Sobre la alfombra roja se desgajan los gestos. Desde el saludo militar hasta los rezos más quedos. O las miradas íntimas o los besos tiernos, como los de aquella mujer que quiso romper el confinamiento eterno de su silla y se paró frente a él con una firmeza que conmueve al mismo tiempo que paraliza.
Con una pulcra bata de casa, Juana Vasco desafió los procederes del reposo y dijo sentirse aliviada de su reciente operación de vesícula: “Veía que se me estaba acabando el tiempo…, hace años vi a los terratenientes quemar muchas casas y sus dueños llorando en medio del camino”. Por razones similares, Bernarda Arias llega rígida con una pose más fuerte que sus dolencias de columna: “Mañana entro al salón, pero hoy tenía que venir”.
En derredor los pelos se ponen de punta.
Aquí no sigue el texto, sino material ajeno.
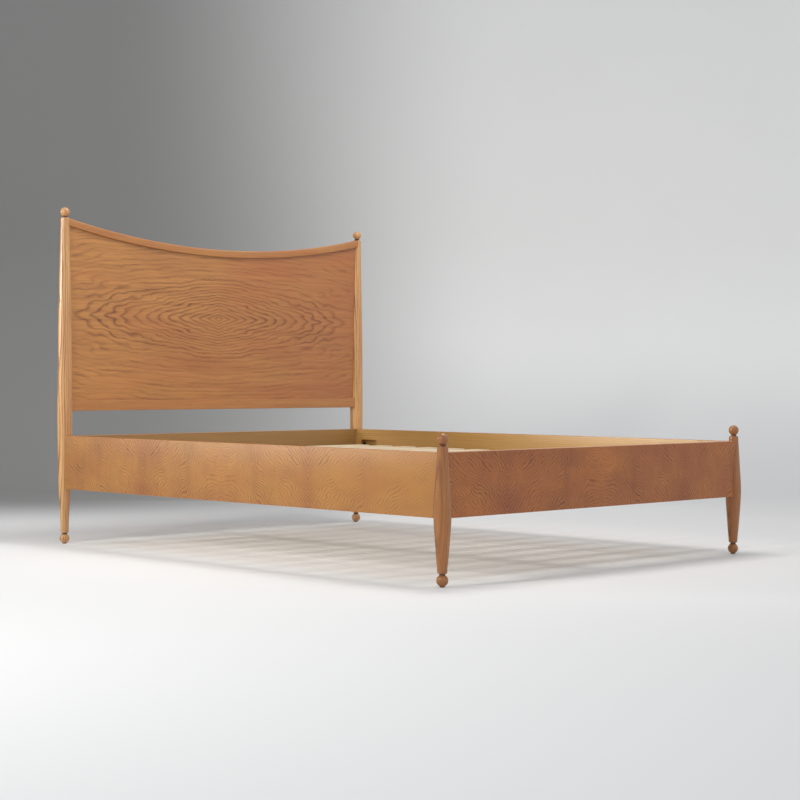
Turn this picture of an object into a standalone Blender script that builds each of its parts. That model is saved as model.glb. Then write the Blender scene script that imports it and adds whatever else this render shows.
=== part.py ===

Hay un límite entre la razón, la conciencia y el deber cuyos hilos parecen imperceptibles. Sobre ellos caminan estas personas que saben exactamente las razones por las cuales firman. Los hilos no entienden de fronteras. “Me duele mucho la pérdida de nuestro Comandante, hizo muchos cambios en mi país, influyó en muchas vidas de las personas”, asienta con dolor el estudiante sudafricano de Ciencias Médicas que sostiene en su pecho dos banderas cubanas. Con la misma apropiación, el argentino Alejandro Marcelo, lamenta la “gran pérdida de nuestro Comandante, una muerte que nunca me la esperé, un hombre fuera de serie por sus ideales, el pensamiento”.
Las horas acaban, pero no las hileras de gente.
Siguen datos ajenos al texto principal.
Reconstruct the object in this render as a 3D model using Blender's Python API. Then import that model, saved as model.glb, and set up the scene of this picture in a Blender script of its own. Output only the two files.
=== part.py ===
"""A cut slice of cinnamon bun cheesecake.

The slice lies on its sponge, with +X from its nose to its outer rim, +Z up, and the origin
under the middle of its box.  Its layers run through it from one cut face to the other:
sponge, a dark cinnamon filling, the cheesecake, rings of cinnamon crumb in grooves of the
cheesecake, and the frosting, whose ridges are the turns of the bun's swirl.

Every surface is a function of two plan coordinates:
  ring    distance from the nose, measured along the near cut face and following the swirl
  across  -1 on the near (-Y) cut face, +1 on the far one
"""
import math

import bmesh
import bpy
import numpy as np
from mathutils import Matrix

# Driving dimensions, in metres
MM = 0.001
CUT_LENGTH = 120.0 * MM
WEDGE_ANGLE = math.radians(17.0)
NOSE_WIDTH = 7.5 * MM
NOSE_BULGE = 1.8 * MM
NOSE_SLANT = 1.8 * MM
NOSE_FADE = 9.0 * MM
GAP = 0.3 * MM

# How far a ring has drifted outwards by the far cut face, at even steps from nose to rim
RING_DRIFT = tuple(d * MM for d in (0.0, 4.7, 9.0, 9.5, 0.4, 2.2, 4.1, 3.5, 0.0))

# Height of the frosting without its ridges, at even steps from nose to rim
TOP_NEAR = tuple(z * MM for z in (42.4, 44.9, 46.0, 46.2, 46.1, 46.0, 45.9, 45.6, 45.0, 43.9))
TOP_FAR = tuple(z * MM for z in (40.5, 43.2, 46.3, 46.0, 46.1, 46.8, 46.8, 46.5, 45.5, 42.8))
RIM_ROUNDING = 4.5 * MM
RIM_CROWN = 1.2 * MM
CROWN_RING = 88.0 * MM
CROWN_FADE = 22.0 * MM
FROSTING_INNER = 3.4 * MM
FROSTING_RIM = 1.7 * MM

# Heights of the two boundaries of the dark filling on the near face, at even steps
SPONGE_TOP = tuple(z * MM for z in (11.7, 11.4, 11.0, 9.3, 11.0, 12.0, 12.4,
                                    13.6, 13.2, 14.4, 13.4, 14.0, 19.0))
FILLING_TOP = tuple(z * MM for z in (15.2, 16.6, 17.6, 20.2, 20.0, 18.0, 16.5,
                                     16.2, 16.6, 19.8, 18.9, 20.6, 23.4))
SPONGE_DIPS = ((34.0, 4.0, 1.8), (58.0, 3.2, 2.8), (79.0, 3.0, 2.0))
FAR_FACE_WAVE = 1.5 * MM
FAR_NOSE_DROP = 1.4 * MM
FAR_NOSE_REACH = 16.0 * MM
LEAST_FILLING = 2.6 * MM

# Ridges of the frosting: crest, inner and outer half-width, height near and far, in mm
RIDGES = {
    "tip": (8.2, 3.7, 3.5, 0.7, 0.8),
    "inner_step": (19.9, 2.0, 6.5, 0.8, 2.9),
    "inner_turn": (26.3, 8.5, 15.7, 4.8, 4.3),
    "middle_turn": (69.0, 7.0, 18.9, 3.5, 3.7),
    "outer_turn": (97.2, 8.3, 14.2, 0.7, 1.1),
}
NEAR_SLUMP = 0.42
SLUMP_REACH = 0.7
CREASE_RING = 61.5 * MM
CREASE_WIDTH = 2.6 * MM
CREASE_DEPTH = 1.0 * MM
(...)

A las mejillas de Gema Díaz, una joven educadora, no le cabe un sonrojo más: “Es un deber como maestra, mujer y cubana”. Manuel Rivera Abella tragó como pudo la emoción mientras, en guardia de honor, custodiaba al Guerrillero: “Vengo por mí y por mis enfermos que en el Hospital Camilo Cienfuegos han pedido que les lleven a sus camas el libro de firmas”. Desde la limitación de sus ojos, Jairo Alberto Pacheco, no pudo “ver bien su rostro, pero sí lo dije desde el corazón. El impulsó junto a Orfilio Pélaez el programa de retinosis pigmentaria y gracias a eso algunos de los que la padecemos podemos seguir viendo”.
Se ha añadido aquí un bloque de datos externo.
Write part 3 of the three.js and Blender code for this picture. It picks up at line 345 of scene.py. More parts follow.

No importó llamarse Luis Félix, Amanda o Raquel. Por estos días se habló el lenguaje de los gestos. Como aquella muchacha rubia que llegó a saltos con una de sus piernas y la otra inmovilizada por un yeso, o la mujer que se paró de su eterna silla de ruedas frente a la imagen de Fidel para enviarle el beso que siempre quiso darle.
Unos supieron del aviso. Otros llamaron para saber dónde estar y cómo ir. Llegaron en muletas, con minervas, con la vida… y casi sin ella. Así lo cuenta Antonio Bernal, un cocinero del hotel Zaza a quien la imagen del Comandante le removió un infarto de tan solo 15 días. “Sentí un dolor muy fuerte en el pecho y me caí…, me llevaron en la ambulancia de urgencias al hospital, pero desde la camilla le dije a los médicos: solo denme las pastillas que tomo para esto, porque yo no he firmado”. Y regresó. Y firmó.
Los libros cierran y quedan las anécdotas, como testimonio de una leyenda presencial, vívida, real. A mi lado Dalis, una pequeña de tres años, llegó con su tablet “para ver a Fidel que es un tío mío”. De oídas te llega el llanto unánime del aula de segundo grado de la escuela Serafín Sánchez donde los niños no entienden por qué Fidel se murió. Tomados de la mano, Marcos Antonio Marcelo y Camila Nodarse suben los tonos rojos a la alfombra desde la profundidad de sus ocho años. Frente a él, en pose de guerrillero que marcha a una próxima batalla, se ponen la mano en el pecho y vuelven a abrir los libros en medio de la noche: “Para ti, mi Comandante, mi corazón y un beso”.